For web applications and datacenters, this can mean applications built with feature flags, as we’ve mentioned before on this blog.
Also very important: architect your application to have a browse-only mode. This allows you to service customers off of multiple webservers in various zones or regions, using lots of read-replicas or read-only MySQL slave databases. It’s easy to build lots of read-only copies of your data while there are no changes or transactions taking place.
More redundancy equals more uptime.
3. Did we test the plan?
A disaster is never predictable, but watching the emergency services for the city was illustrative of some very good response. They outlined mandatory evacuation zones, where flooding was expected to be worst.
In a datacenter, fire drills can make a big difference.
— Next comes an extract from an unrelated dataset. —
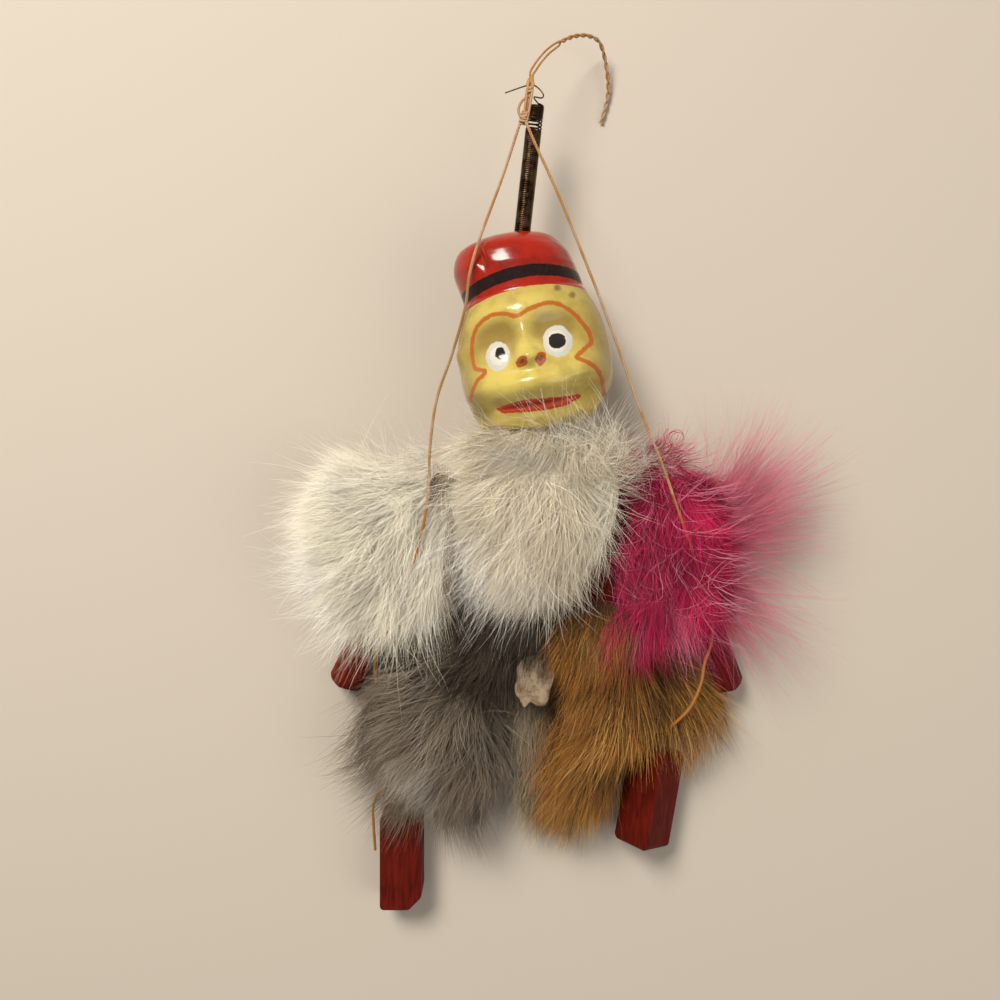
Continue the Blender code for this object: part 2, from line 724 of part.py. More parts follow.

Running through them gives you a sense of the time it takes to restore service, what type of hurdles you’ll face, and a checklist to summarize things. In real life, expect things to take longer than you planned.
Probably the hardest part of testing is to devise scenarios. What happens if this server dies? What happens if this service fails? Be conservative with your estimates, to provide more time as things tend to unravel in an actual disaster.
In a disaster, redundancy is everything. Since you don’t know what the future will hold, better to be prepared. Have more water than you think you’ll need. Have additional power sources, bathrooms, or a plan B for shelter if you become flooded.
With Amazon’s recent outage, quite a number of internet firms failed. In our view, AirBNB, FourSquare, and Reddit Didn’t Have to Fail. Spreading your virtual components and services across zones and regions would help, but further across multiple cloud providers not just Amazon Web Services, but Joyent, Rackspace or other third party providers would give you further insurance against a failure in one single provider.
Redundancy also means providing multiple paths through system. From load balancers, to webservers and database servers, object caches and search servers, do you have any single points of failure? Single network path? Single place where some piece of data resides?
5. Remember the big picture
While chaos is swirling, and everyone is screaming, it’s important that everyone keep sight of the big picture. Having a central authority projecting a sense of calm and togetherness doesn’t hurt. It’s also important that multiple departments, agencies, or parts of the organization continue to coordinate towards a common goal. This coordinated effort could be seen clearly during Sandy, while Federal, State and City authorities worked together.
In the datacenter, it’s easy obsess over details and lose site of the big picture. Technical solutions and decisions need to be aligned with ultimate business needs. This also goes for business units. If a decision is unilaterally made that publish cannot be offline for even five minutes, such a tight constraint might cause errors and lead to larger outages.
Coordinate together, and everyone keep sight of the big picture – keeping the business running.